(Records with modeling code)
————

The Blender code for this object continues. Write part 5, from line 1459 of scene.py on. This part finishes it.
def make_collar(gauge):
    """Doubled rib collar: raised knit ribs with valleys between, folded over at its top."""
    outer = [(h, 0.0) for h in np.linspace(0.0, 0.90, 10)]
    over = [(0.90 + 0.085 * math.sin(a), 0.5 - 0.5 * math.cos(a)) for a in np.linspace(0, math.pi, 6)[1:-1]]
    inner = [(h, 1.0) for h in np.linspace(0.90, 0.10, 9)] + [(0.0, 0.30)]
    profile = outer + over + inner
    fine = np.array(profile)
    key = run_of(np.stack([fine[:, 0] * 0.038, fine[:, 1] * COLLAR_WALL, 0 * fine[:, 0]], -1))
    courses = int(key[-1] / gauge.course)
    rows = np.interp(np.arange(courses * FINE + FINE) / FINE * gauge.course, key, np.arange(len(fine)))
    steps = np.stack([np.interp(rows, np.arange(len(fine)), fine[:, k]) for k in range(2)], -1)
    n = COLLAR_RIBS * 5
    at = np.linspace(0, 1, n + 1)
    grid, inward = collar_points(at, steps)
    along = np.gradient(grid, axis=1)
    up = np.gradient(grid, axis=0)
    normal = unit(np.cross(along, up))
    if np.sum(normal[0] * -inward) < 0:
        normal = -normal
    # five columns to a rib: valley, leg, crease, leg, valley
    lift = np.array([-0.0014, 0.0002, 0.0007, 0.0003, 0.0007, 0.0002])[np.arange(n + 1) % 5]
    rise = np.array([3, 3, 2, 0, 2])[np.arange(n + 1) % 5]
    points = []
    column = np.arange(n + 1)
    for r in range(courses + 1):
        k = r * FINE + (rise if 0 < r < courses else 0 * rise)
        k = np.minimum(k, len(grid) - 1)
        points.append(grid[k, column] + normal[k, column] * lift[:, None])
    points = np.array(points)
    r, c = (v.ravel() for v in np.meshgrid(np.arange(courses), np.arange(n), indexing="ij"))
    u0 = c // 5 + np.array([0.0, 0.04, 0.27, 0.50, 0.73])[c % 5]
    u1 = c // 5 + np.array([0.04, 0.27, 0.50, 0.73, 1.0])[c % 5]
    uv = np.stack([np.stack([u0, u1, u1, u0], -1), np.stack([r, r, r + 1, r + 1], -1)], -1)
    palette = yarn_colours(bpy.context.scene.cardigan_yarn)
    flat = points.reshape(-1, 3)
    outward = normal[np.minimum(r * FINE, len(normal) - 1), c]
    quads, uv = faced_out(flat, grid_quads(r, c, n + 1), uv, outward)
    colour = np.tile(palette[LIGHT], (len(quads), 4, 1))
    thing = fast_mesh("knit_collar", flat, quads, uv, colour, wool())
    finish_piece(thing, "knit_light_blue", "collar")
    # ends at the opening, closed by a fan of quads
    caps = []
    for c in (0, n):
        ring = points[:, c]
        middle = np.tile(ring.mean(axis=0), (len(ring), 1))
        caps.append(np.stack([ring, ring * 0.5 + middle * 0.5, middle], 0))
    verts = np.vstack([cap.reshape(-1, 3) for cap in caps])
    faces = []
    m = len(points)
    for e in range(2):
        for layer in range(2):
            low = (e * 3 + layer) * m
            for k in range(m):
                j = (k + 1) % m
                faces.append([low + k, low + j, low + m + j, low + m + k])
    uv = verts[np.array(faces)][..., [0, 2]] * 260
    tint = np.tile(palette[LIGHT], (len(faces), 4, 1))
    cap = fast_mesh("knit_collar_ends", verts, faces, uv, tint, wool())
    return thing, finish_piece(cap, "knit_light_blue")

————

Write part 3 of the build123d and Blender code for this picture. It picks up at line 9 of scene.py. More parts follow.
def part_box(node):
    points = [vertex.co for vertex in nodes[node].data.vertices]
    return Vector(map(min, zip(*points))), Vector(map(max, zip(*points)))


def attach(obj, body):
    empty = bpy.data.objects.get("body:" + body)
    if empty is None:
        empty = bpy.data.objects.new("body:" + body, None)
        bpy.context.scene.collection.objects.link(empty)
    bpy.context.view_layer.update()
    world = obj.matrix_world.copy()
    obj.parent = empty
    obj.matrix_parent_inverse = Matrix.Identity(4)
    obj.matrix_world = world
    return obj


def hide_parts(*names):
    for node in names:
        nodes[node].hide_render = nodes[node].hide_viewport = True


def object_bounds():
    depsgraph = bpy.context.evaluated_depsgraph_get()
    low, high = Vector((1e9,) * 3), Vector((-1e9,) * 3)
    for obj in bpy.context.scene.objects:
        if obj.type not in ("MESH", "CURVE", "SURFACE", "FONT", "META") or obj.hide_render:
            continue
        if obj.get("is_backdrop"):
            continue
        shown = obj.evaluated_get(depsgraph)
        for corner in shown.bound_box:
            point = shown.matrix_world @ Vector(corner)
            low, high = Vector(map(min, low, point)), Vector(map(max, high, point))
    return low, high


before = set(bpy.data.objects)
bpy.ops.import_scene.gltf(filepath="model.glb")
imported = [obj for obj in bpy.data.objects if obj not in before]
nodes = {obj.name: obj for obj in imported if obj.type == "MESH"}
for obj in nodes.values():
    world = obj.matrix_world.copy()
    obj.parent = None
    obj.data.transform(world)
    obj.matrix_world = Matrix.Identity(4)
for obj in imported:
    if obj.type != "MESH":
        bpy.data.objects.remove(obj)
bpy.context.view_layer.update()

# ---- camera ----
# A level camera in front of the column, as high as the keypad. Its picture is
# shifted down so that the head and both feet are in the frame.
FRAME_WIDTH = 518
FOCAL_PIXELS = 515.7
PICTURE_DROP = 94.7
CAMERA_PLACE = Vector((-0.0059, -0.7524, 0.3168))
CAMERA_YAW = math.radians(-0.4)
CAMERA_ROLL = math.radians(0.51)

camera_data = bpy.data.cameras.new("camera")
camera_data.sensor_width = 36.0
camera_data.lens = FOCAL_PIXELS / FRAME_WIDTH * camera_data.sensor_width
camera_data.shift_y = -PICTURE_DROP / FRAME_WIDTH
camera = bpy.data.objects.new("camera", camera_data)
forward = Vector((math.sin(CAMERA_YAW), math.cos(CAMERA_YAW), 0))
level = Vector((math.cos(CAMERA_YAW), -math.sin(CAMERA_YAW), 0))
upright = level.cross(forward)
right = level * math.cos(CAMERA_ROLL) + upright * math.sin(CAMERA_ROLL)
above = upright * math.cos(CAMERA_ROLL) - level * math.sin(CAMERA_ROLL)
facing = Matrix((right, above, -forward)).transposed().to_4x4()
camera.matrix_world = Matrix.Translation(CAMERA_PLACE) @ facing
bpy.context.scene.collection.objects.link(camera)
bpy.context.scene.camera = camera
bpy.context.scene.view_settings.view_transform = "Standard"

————

Read the entries and pick out all lines that include the word "empty".

    empty = bpy.data.objects.get("body:" + body)
    if empty is None:
        empty = bpy.data.objects.new("body:" + body, None)
        bpy.context.scene.collection.objects.link(empty)
    obj.parent = empty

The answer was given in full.